DREW McCusker wasn’t always so open about his sexuality in the workplace.
But having experienced how counterproductive that can be, he decided to go one step further than simply coming out at work and two years ago set up legal sector LGBT+ initiative The Glass Network.
“When you’re in the closet, half your time is spent doing your job and the other half is spent thinking about what you’re not going to say,” Mr McCusker, who is currently a trainee at Jackson Boyd, explained.
“When it comes to a colleague asking what you did at the weekend you have to think about which pronouns to use.
“A lot of time is wasted when people are in the closet but you need visibility [of other LGBT+ people] more than anything else [before others will also come out].”
Visibility is something The Glass Network achieved last week when it won the CSR Award at The Herald’s Law Awards of Scotland.
This matters, Mr McCusker said, because “you can’t be what you can’t see”. This first hit home for him when he was working as an administrative assistant at Drummond Miller in 2015 and realised that he “didn’t know what an LGBT+ lawyer could achieve”.
The Glass Network hopes to address that by showing that there are numerous LGBT+ role models in the legal profession and wider business community, although Mr McCusker admitted that it could be a slow process.
“There’s a difficulty in it because you don’t want to go up to someone and say ‘you’re a lesbian, now talk about it’,” he said.
“If we can prove that The Glass Network is successful and useful then hopefully people will come out of the closet and we can highlight the achievements of the LGBT professionals [and their impact on] the profession and the Scottish economy.
“Hopefully we’ll have more role models coming out, but that will take a bit more time.”
Although Mr McCusker, whose traineeship began last year, is right at the start of his legal career, he said younger people are increasingly interested in “taking control of what kind of legal profession they want to go into”.
“They want their business to have the same values as them,” he explained.
That said, he admitted to being nervous when initially launching the network, not least because his parents felt he could be making himself visible for all the wrong reasons.
“My mum and dad told me not to do it - they wanted me to focus on getting a traineeship,” he said.
“They thought if I started being a rights activist I would be seen as a problem rather than someone who’s employable.
“I understood that but I wanted to add to the profession too.
“It was sad for me coming into the profession and not seeing [LGBT+ role models] there.
“It was also an obvious opportunity – I could be that person.”
Having already enlisted the likes of First Minister Nicola Sturgeon and law commissioner Hector MacQueen in a high-profile campaign aimed at promoting LGBT+ equality in the workplace, Mr McCusker is now focusing on ensuring The Glass Network can have a positive impact on businesses right across Scotland.

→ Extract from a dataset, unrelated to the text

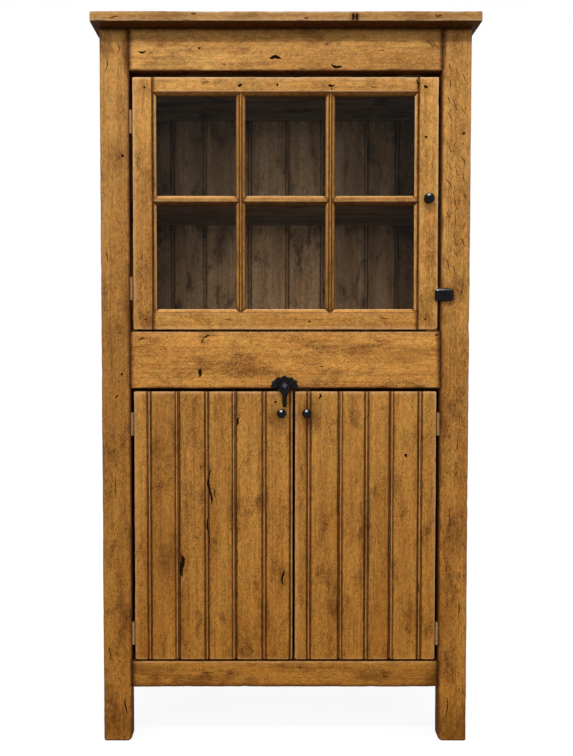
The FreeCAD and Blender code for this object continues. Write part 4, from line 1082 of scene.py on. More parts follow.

In the short term, that means hosting an event with Brewgooder - the craft beer firm that donates its profits to clean water charities around the world –that will focus on the benefits of corporate social responsibility more generally.
The plan for next year is to hold a conference for law firms of all sizes and from all parts of Scotland to discuss how having an LGBT+ inclusion strategy could benefit their businesses as well as their people, with The Glass Network acting as “the external network that’s accessible to everybody”.
“In Scotland we are very pro-diversity,” Mr McCusker said. “If you look at things like the Scotland Act it’s in our bones, but people feel quite apathetic to the whole thing.
“They just assume that everything is fine, but that’s part of the problem.
“When it comes to women in law or black and minority ethnic legal professionals you can see them. People who are LGBT+ have been invisible because you can’t spot them. They haven’t been given much of a voice.”